Jennifer Tseng began her reading at Wednesday’s night’s Speakeasy benefit for the West Tisbury Library held at State Road restaurant with an apology for being morbid. Her poem, When You Are Gone, was in honor of Andrew Jephcote, a “beloved regular and friend” who leaves little found-object sculptures around the library.

“Who will wait in the dark by the pond to witness phosphorescence? / Who will cheer summer’s end if only for that light?” Ms. Tseng read. Mr. Jephcote, who was in attendance, said with a chuckle that hearing the poem was “traumatic,” then added, “It’s nice to be an inspiration for someone.”

Jennifer Tswng
Jennifer Tseng found refuge at the West Tisbury library. — Ivy Ashe

Wednesday was the third and final night in this installment of the Speakeasy series, sponsored by the library foundation and hosted by State Road restaurant owners Mary and Jackson Kenworth. The series is part of the library’s fund-raising campaign to finance renovations; previous evenings featured Island authors Geraldine Brooks and Tony Horwitz. Ms. Tseng, an award-winning poet who also works at the West Tisbury library, was joined by Fanny Howe, a novelist, essayist, and poet who won the Poetry Foundation’s prestigious 2009 Ruth Lilly poetry prize. She also happens to be Ms. Tseng’s mother-in-law.

Both women revealed what inspires them as poets: places like Ireland and the library itself, family and friends, and Emily Dickinson. Each wore a visible tribute to Ms. Dickinson, necklaces, “that all woman poets should wear,” Ms. Howe said. Both necklaces were in the style Ms. Dickinson was wearing in the only known image of her; Ms. Tseng’s featured a Wampanoag shell.

Ms. Tseng talked about “making a connection between the world of childhood and the world of writing,” and reading stories with her daughter, Xing, 5, before reading her poem, In Defense of a Lifetime of Careful and Solitary Reading. Other poems were about strangers, loved ones, library patrons, and Ms. Howe.

After Ms. Tseng’s reading, Ms. Howe took the stage, sitting in front of the fire. She read from her series of poems, The Lyrics, most of which were written in Ireland. When she visits that country to stay in a monastery in Limerick, she experiences “the strangest phenomenon . . . gravity and me are agreeing for the first time.”

Her poem began, “It’s the summer solstice / the day the darkening begins / If I keep walking west / I can precede this time again / In a year . . . ”

The event was “so warm and cozy,” Ms. Howe said afterward, praising the collaboration between the restaurant and the library and the sense of community it has fostered.

The series is an example of how the library has “reached into the cultural roots of the Island,” said library trustee Dan Waters. Musicians and artists have helped to fund-raise for the library, and the Speakeasy series is an example of a fruitful partnership between the culinary and literary communities.

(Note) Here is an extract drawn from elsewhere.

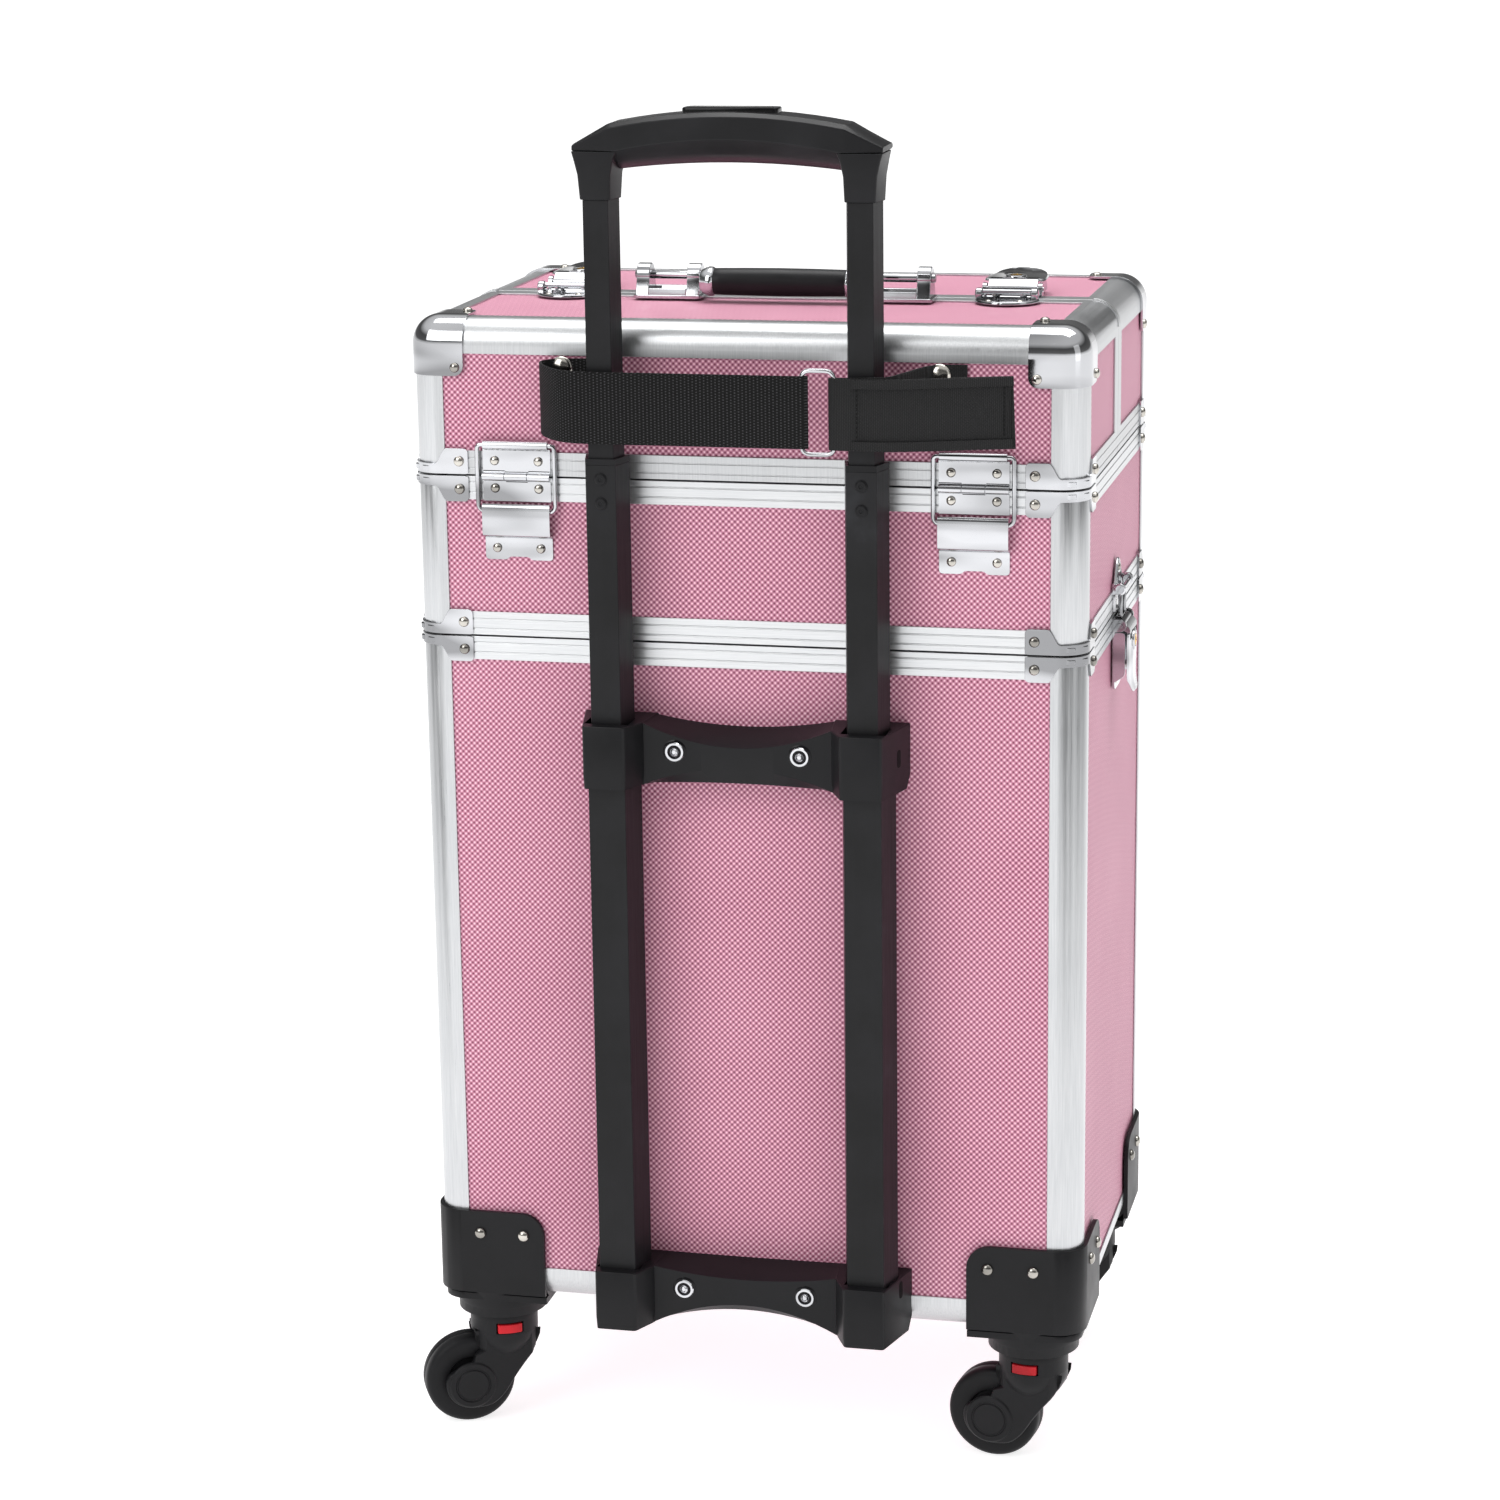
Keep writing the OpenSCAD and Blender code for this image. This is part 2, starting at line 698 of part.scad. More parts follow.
lever_u = -5;
lever_w = 4.2;
lever_pin = 1.5;
lever_end = -41;
rod_w = 3.2;
rod_r = 1.1;

// Catch plate, oval on top and pointed on the sides
module catch_2d(pointed) {
    if (pointed)
        polygon([[0, -13], [11, -13], [19, -9.5], [25, -5], [28.5, -1], [28.5, 1], [25, 5],
                 [19, 9.5], [11, 13], [0, 13]]);
    else intersection() {
        union() {
            translate([0, -14]) square([12, 28]);
            translate([11, 0]) circle(17);
        }
        translate([0, -17]) square([28, 34]);
    }
}

module latch_catch(pointed) {
    translate([1.2, 0, 0]) linear_extrude(1.2) catch_2d(pointed);
    for (v = [-15.6, 12.6]) translate([11.5, v, 0]) cube([5, 3, 6.8]);
    translate([14, -13, 5.2]) rotate([-90, 0, 0]) cylinder(r = 1.2, h = 26);
    for (v = pointed ? [0] : [-9, 9]) rivet_z(23, v, 1.2, 2);
}

// Base plate with the lever's ears and the two draw rods
module latch_base() {
    translate([lever_end, -13, 0]) cube([-1.2 - lever_end, 26, 1.2]);
    for (v = [-15.4, 13.2]) difference() {
        translate([lever_u - 3.5, v, 0]) cube([7, 2.2, 7.4]);
        translate([lever_u, v - 1, lever_w]) rotate([-90, 0, 0])
            cylinder(r = lever_pin + pin_fit, h = 5);
    }
    for (v = [-15.4, 12.9]) translate([lever_u - 3.5, v, 0]) cube([7, 2.5, 1.2]);
    translate([-2.2, -9, 0]) cube([1, 18, 4.3]);
    for (v = [-7, 7]) translate([-2.2, v, rod_w]) rotate([0, 90, 0]) cylinder(r = rod_r, h = 14.2);
    for (v = [-8, 8]) rivet_z(-36, v, 1.2, 2);
}

// Lever: a barrel on its pin, the cover plate and its lip
module latch_lever() color(chrome) {
    translate([0, -12.8, 0]) mirror([0, 1, 0]) rotate([90, 0, 0]) linear_extrude(25.6)
        translate([lever_u, lever_w]) {
            circle(2.5);
            polygon([[-0.5, 2.4], [-2.5, 5], [-8, 5], [-8, 3.4], [-4, 3.4], [-2.4, -0.5]]);
        }
    translate([0, -15.8, 0]) mirror([0, 1, 0]) rotate([90, 0, 0]) linear_extrude(31.6)
        translate([0, lever_w]) polygon([[-9.5, 3.4], [-9.5, 5], [lever_end + 4, 5],
            [lever_end, 8], [lever_end, 6.2], [lever_end + 4.6, 3.4]]);
    translate([lever_u, -15.2, lever_w]) rotate([-90, 0, 0]) cylinder(r = lever_pin, h = 30.4);
    translate([-12, 0, lever_w + 5]) difference() {
        cylinder(r = 3.4, h = 0.8);
        translate([-0.5, -2, 0.3]) cube([1, 4, 1]);
    }
}

module latch_catches() color(chrome) {
    for (x = [-latch_x, latch_x]) on_top(x) latch_catch(false);
    for (s = [-1, 1]) on_side(s) latch_catch(true);
}
module side_latch_bases() color(chrome) for (s = [-1, 1]) on_side(s) latch_base();
module side_latch_right() on_side(1) latch_lever();
module side_latch_left() on_side(-1) latch_lever();
module top_latch_bases() color(chrome) for (x = [-latch_x, latch_x]) on_top(x) latch_base();
module top_latch(x) {
    color(chrome) on_top(x) latch_lever();
}
module top_latch_left() top_latch(-latch_x);
module top_latch_right() top_latch(latch_x);

// ---- trays
tray_x = 152;
tray_y = [8, 83];
tray_z = [474, 506];
arm_b = [[26, 495], [10, 479]];

module tray() {
    difference() {
        translate([-tray_x, tray_y[0], tray_z[0]])
            cube([2 * tray_x, tray_y[1] - tray_y[0], tray_z[1] - tray_z[0]]);
        for (i = [0:3]) translate([-tray_x + 2 + i * (tray_x * 2 - 2) / 4, tray_y[0] + 2, tray_z[0] + 2])
            cube([(tray_x * 2 - 2) / 4 - 2, tray_y[1] - tray_y[0] - 4, 50]);
    }
    both_x() for (b = arm_b) translate([tray_x, b[0], b[1]]) rotate([0, 90, 0])
        cylinder(r = 1.5, h = 6);
}

// Arms on both sides from the tray's studs at b to the wall's studs
module arms(b) both_x() translate([tray_x + 2.4, b[0], b[1]])
    rotate([-tray_tilt, 0, 0]) rotate([90, 0, 90]) linear_extrude(1.6) difference() {
        union() {
            translate([0, -3]) square([tray_l, 6]);
            for (y = [0, tray_l]) translate([y, 0]) circle(4);
        }
        for (y = [0, tray_l]) translate([y, 0]) circle(1.5 + pin_fit);
    }

module front_tray() color("black") at_case() tray();
module tray_arms_front() color(chrome) at_case() arms(arm_b[0]);
module tray_arms_rear() color(chrome) at_case() arms(arm_b[1]);
module rear_tray() color("black") at_case() rear() {
    tray();
    for (b = arm_b) arms(b);
}

// ---- casters
module at_caster(c) at_case() translate([c[0] * stem_x, c[1] * stem_y, 0])
    rotate([0, 0, c[2]]) children();

module fork() color(black) {
    difference() {
        union() {
            translate([0, 0, 51]) cylinder(r = stem_r, h = fork_top - 51);
            translate([0, 0, fork_top - 1]) cylinder(r = 5, h = 7);
            for (y = [-13, 9]) translate([0, y + 4, 0]) rotate([90, 0, 0]) linear_extrude(4) {
                translate([-trail, wheel_r]) circle(12.5);
                polygon([[-12, 52], [-trail - 8, wheel_r + 9], [-trail + 4, wheel_r - 12],
                         [-trail + 11, wheel_r - 6], [4, wheel_r + 12], [13, 44], [14, 52]]);
            }
        }
        translate([-trail, 9, wheel_r]) rotate([90, 0, 0]) cylinder(r = wheel_r + 1.6, h = 18);
        translate([-7, -stem_r - 1, tab_low - 0.5]) cube([14, 8, 6.2]);
    }
    translate([-trail, 12.8, wheel_r]) rotate([90, 0, 0]) cylinder(r = axle_r, h = 25.6);
}

module wheel() color("black") translate([-trail, 0, wheel_r]) rotate([90, 0, 0])
    rotate_extrude($fn = 72) difference() {
        union() {
            translate([axle_r + pin_fit, -wheel_w / 2])
                square([wheel_r - 4 - axle_r - pin_fit, wheel_w]);
            translate([wheel_r - 4, -wheel_w / 2 + 4]) square([4, wheel_w - 8]);
            for (y = [-1, 1]) translate([wheel_r - 4, y * (wheel_w / 2 - 4)]) circle(4);
        }
        for (y = [-1, 1]) translate([14, y * (wheel_w / 2 + 1.5) - 2]) square([4, 4]);
    }

tab_low = 52.3;

module tab() color("red") translate([-6.5, -stem_r - 0.6, tab_low]) cube([13, 5, 5.2]);

module fork_rear_left() at_caster(casters[0]) fork();
module fork_rear_right() at_caster(casters[1]) fork();
module fork_front_left() at_caster(casters[2]) fork();
module fork_front_right() at_caster(casters[3]) fork();
module wheel_rear_left() at_caster(casters[0]) wheel();
module wheel_rear_right() at_caster(casters[1]) wheel();
module wheel_front_left() at_caster(casters[2]) wheel();
module wheel_front_right() at_caster(casters[3]) wheel();
module tab_rear_left() at_caster(casters[0]) tab();
module tab_rear_right() at_caster(casters[1]) tab();
module tab_front_left() at_caster(casters[2]) tab();
module tab_front_right() at_caster(casters[3]) tab();

trunk_panels();
trunk_frame();
trunk_rim();
trunk_corner_plates();
trunk_liner();
caster_brackets();
outer_tubes();
middle_bracket();
bottom_bracket();
trunk_fasteners();
side_latch_bases();
side_latch_right();
side_latch_left();
fork_rear_left();
fork_rear_right();
fork_front_left();
fork_front_right();
wheel_rear_left();
wheel_rear_right();
wheel_front_left();
wheel_front_right();
tab_rear_left();
tab_rear_right();
tab_front_left();
tab_front_right();
mid_tubes();
mid_tube_caps();
inner_tubes();
grip();
release_button();
tier_panels();
tier_frame();
tier_rims();
tier_fittings();
tier_liner();
rear_lid_panels();
rear_lid_frame();
rear_lid_corners();
rear_hinges();
rear_bails();
front_hinge_bases();
strap_left();
strap_right();
strap_ring();
handle_brackets();
latch_catches();
rear_tray();
carry_handle();
carry_grip();
front_lid_panels();
front_lid_frame();
front_lid_corners();
front_hinge_leaves();
front_bails();
front_tray();
tray_arms_front();
tray_arms_rear();
top_latch_bases();
top_latch_left();
top_latch_right();
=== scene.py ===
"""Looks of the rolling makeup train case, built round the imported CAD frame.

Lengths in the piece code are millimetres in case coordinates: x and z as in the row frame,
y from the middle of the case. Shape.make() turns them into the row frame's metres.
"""
import json
import math

import bmesh
import bpy
from mathutils import Matrix, Vector


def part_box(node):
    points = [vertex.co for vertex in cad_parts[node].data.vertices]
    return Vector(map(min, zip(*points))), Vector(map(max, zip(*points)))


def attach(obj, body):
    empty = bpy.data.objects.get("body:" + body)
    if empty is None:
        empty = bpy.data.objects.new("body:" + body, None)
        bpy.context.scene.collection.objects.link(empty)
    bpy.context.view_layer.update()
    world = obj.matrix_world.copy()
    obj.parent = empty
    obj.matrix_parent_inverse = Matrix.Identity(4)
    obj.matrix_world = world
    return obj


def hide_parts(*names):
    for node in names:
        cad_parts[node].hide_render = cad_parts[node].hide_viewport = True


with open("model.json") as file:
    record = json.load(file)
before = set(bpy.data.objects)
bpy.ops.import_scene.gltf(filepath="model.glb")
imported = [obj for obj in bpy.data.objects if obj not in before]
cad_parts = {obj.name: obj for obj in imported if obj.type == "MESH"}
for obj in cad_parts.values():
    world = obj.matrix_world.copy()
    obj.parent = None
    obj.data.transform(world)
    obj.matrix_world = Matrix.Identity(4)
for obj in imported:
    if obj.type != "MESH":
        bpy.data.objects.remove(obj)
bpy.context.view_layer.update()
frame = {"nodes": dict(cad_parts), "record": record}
nodes = frame["nodes"]
scene = bpy.context.scene
MM = 0.001


def span(node, axis):
    """Lowest and highest millimetre of a CAD node along axis 0, 1 or 2."""
    lo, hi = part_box(node)
    return lo[axis] / MM, hi[axis] / MM


# ---- places read from the frame
CASE_Y = sum(span("trunk_frame", 1)) / 2
HALF_W = span("trunk_frame", 0)[1]
HALF_D = span("trunk_frame", 1)[1] - CASE_Y
CASE_TOP = span("top_latch_bases", 2)[0]
SEAM_LOW = (span("trunk_rim", 2)[1] + span("tier_rims", 2)[0]) / 2
SEAM_HIGH = (span("tier_rims", 2)[1] + span("rear_lid_frame", 2)[0]) / 2
POST_R = 13
PIVOTS = {j["name"]: j for j in frame["record"]["behaviour"]["joints"]}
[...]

The Speakeasy series is part of the library’s larger capital campaign to fund an expansion and renovation. After receiving a $2.98 million grant from the state last summer, the library foundation has pushed to raise $1.5 million by the end of January. West Tisbury will be asked to contribute another $1.5 million.

“Events like this tend to have reverberations,” Mr. Waters continued, by raising the profile of the library and creating connections between sometimes disparate groups.

The series has also had generous hosts in the Kenworths, Mr. Waters said. The State Road proprietors and library supporters came up with the idea to host the series.

“For us, it’s a really perfect way to help support the library,” Ms. Kenworth said. The library, she said, is “the heart and soul of the town,” especially with West Tisbury lacking a downtown. It needs all of our support.”

The series has been so successful that it will return for a second installment this spring. Alexandra Styron is already scheduled as one of the speakers.

During the relaxed discussion after the reading Ms. Tseng talked about her own personal connection to the library. During her first visits to the Vineyard, she recalled the Island felt like “an alien ship.”

The library was her “first refuge on this Island,” she said. “A library is a library wherever you go . . . there’s something stable and intimate about a library.”